## Goal of the exercise
Every line of the material that follows must be printed again exactly.

## Dataset content
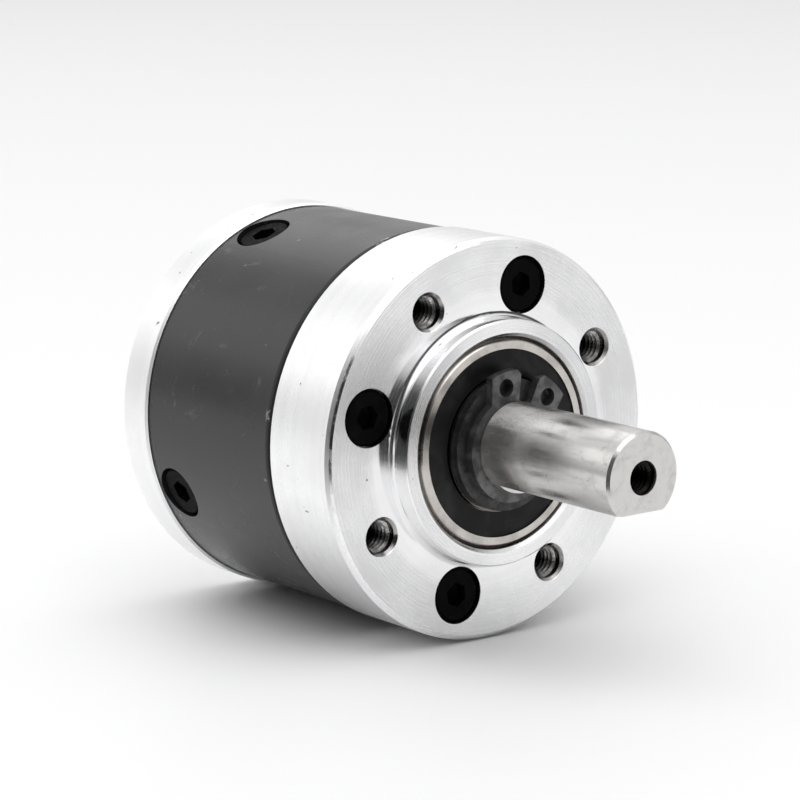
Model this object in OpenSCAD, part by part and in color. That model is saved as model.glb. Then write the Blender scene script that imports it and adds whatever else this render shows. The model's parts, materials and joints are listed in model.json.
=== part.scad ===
// Two-stage planetary gearbox, 36 mm class, with an 8 mm D shaft.
// The gearbox lies on its side: the shaft points along -Y and +Z is up.
// The origin is on the shaft's axis, in the plane of the front flange's face.

/* [Body] */
// Outer diameter of the front flange
flange_d = 36; // [35.8:0.1:38]
// Length of the front flange's rim
flange_len = 8.4; // [8.2:0.1:9]
// Outer diameter of the ring-gear housing
ring_d = 35.6; // [35:0.1:36]
// Length of the ring-gear housing
ring_len = 18.8; // [18.6:0.1:19.5]
// Outer diameter of the rear flange
rear_d = 36.2; // [35:0.1:37]
// Length of the rear flange's rim
rear_t = 3.8; // [3.2:0.1:5]
// Diameter of the pilot boss
boss_d = 22; // [21.5:0.1:23]
// Height of the pilot boss
boss_h = 2; // [1.8:0.1:3]

/* [Output shaft] */
// Diameter of the output shaft
shaft_d = 8; // [7:0.1:8.5]
// How far the shaft stands out of the flange's face
shaft_out = 20; // [15:0.5:30]
// Distance from the shaft's axis to its flat
flat_r = 3; // [2.8:0.1:3.4]
// Where the flat begins, in front of the flange's face
flat_start = 4.5; // [4:0.5:8]
// Diameter of the shaft where the bearings sit
seat_d = 10; // [10:1:10]

/* [Screws and holes] */
// Pitch circle of the front holes and screws
front_pcd = 28; // [27.5:0.1:28.5]
// Angle of the first front screw
screw_angle = 75; // [60:1:90]
// Diameter of a screw head
head_d = 5; // [4.5:0.1:5.1]
// Diameter of a screw's shank
screw_d = 2.5; // [2:0.1:2.5]
// Diameter of a tapped mounting hole
tap_d = 3; // [2.5:0.1:3]
// Depth of a tapped mounting hole
tap_depth = 6; // [4:0.5:7]
// Pitch circle of the motor's screws
motor_pcd = 25; // [24:0.5:25]
// Diameter of the recess for the motor's boss
motor_boss_d = 13; // [12:0.5:14]

/* [Gears] */
// Module of every gear
module_mm = 0.6; // [0.6:0.1:0.6]
// Teeth of the ring gear
ring_teeth = 38; // [38:1:38]
// Teeth of each sun gear
sun_teeth = 14; // [14:1:14]
// Teeth of each planet gear
planet_teeth = 12; // [12:1:12]
// Thickness taken off each tooth for backlash
backlash = 0.06; // [0.04:0.01:0.1]
// Diameter of the planet pins
pin_d = 3; // [2.5:0.1:3]
// Hole in the input pinion for the motor's shaft
pinion_bore_d = 3.17; // [2:0.01:3.2]

/* [Bearings] */
// Outer diameter of the bearings
bearing_od = 19; // [19:1:19]
// Width of the bearings
bearing_w = 5; // [5:1:5]
// Diameter of a ball
ball_d = 2.38; // [2.3:0.01:2.4]
// Balls in each bearing
ball_count = 12; // [8:1:12]

/* [Hidden] */
$fn = 96;
PLANETS = 4;

// Clearances: a fixed fit and a running fit, both on the radius
fit = 0.01;
run = 0.03;
eps = 0.01;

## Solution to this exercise
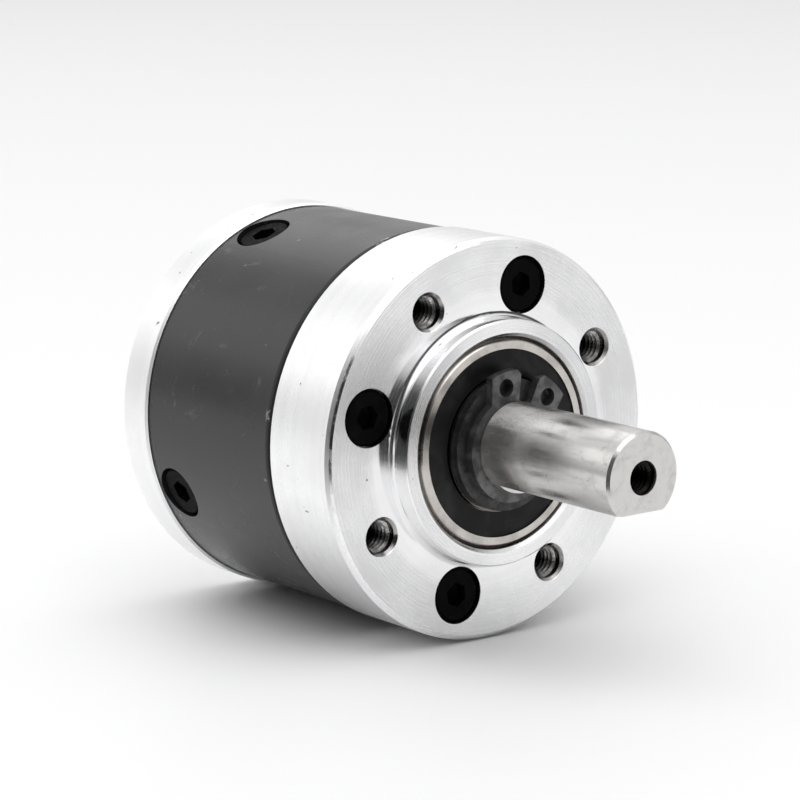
Model this object in OpenSCAD, part by part and in color. That model is saved as model.glb. Then write the Blender scene script that imports it and adds whatever else this render shows. The model's parts, materials and joints are listed in model.json.
=== part.scad ===
// Two-stage planetary gearbox, 36 mm class, with an 8 mm D shaft.
// The gearbox lies on its side: the shaft points along -Y and +Z is up.
// The origin is on the shaft's axis, in the plane of the front flange's face.

/* [Body] */
// Outer diameter of the front flange
flange_d = 36; // [35.8:0.1:38]
// Length of the front flange's rim
flange_len = 8.4; // [8.2:0.1:9]
// Outer diameter of the ring-gear housing
ring_d = 35.6; // [35:0.1:36]
// Length of the ring-gear housing
ring_len = 18.8; // [18.6:0.1:19.5]
// Outer diameter of the rear flange
rear_d = 36.2; // [35:0.1:37]
// Length of the rear flange's rim
rear_t = 3.8; // [3.2:0.1:5]
// Diameter of the pilot boss
boss_d = 22; // [21.5:0.1:23]
// Height of the pilot boss
boss_h = 2; // [1.8:0.1:3]

/* [Output shaft] */
// Diameter of the output shaft
shaft_d = 8; // [7:0.1:8.5]
// How far the shaft stands out of the flange's face
shaft_out = 20; // [15:0.5:30]
// Distance from the shaft's axis to its flat
flat_r = 3; // [2.8:0.1:3.4]
// Where the flat begins, in front of the flange's face
flat_start = 4.5; // [4:0.5:8]
// Diameter of the shaft where the bearings sit
seat_d = 10; // [10:1:10]

/* [Screws and holes] */
// Pitch circle of the front holes and screws
front_pcd = 28; // [27.5:0.1:28.5]
// Angle of the first front screw
screw_angle = 75; // [60:1:90]
// Diameter of a screw head
head_d = 5; // [4.5:0.1:5.1]
// Diameter of a screw's shank
screw_d = 2.5; // [2:0.1:2.5]
// Diameter of a tapped mounting hole
tap_d = 3; // [2.5:0.1:3]
// Depth of a tapped mounting hole
tap_depth = 6; // [4:0.5:7]
// Pitch circle of the motor's screws
motor_pcd = 25; // [24:0.5:25]
// Diameter of the recess for the motor's boss
motor_boss_d = 13; // [12:0.5:14]

/* [Gears] */
// Module of every gear
module_mm = 0.6; // [0.6:0.1:0.6]
// Teeth of the ring gear
ring_teeth = 38; // [38:1:38]
// Teeth of each sun gear
sun_teeth = 14; // [14:1:14]
// Teeth of each planet gear
planet_teeth = 12; // [12:1:12]
// Thickness taken off each tooth for backlash
backlash = 0.06; // [0.04:0.01:0.1]
// Diameter of the planet pins
pin_d = 3; // [2.5:0.1:3]
// Hole in the input pinion for the motor's shaft
pinion_bore_d = 3.17; // [2:0.01:3.2]

/* [Bearings] */
// Outer diameter of the bearings
bearing_od = 19; // [19:1:19]
// Width of the bearings
bearing_w = 5; // [5:1:5]
// Diameter of a ball
ball_d = 2.38; // [2.3:0.01:2.4]
// Balls in each bearing
ball_count = 12; // [8:1:12]

/* [Hidden] */
$fn = 96;
PLANETS = 4;

// Clearances: a fixed fit and a running fit, both on the radius
fit = 0.01;
run = 0.03;
eps = 0.01;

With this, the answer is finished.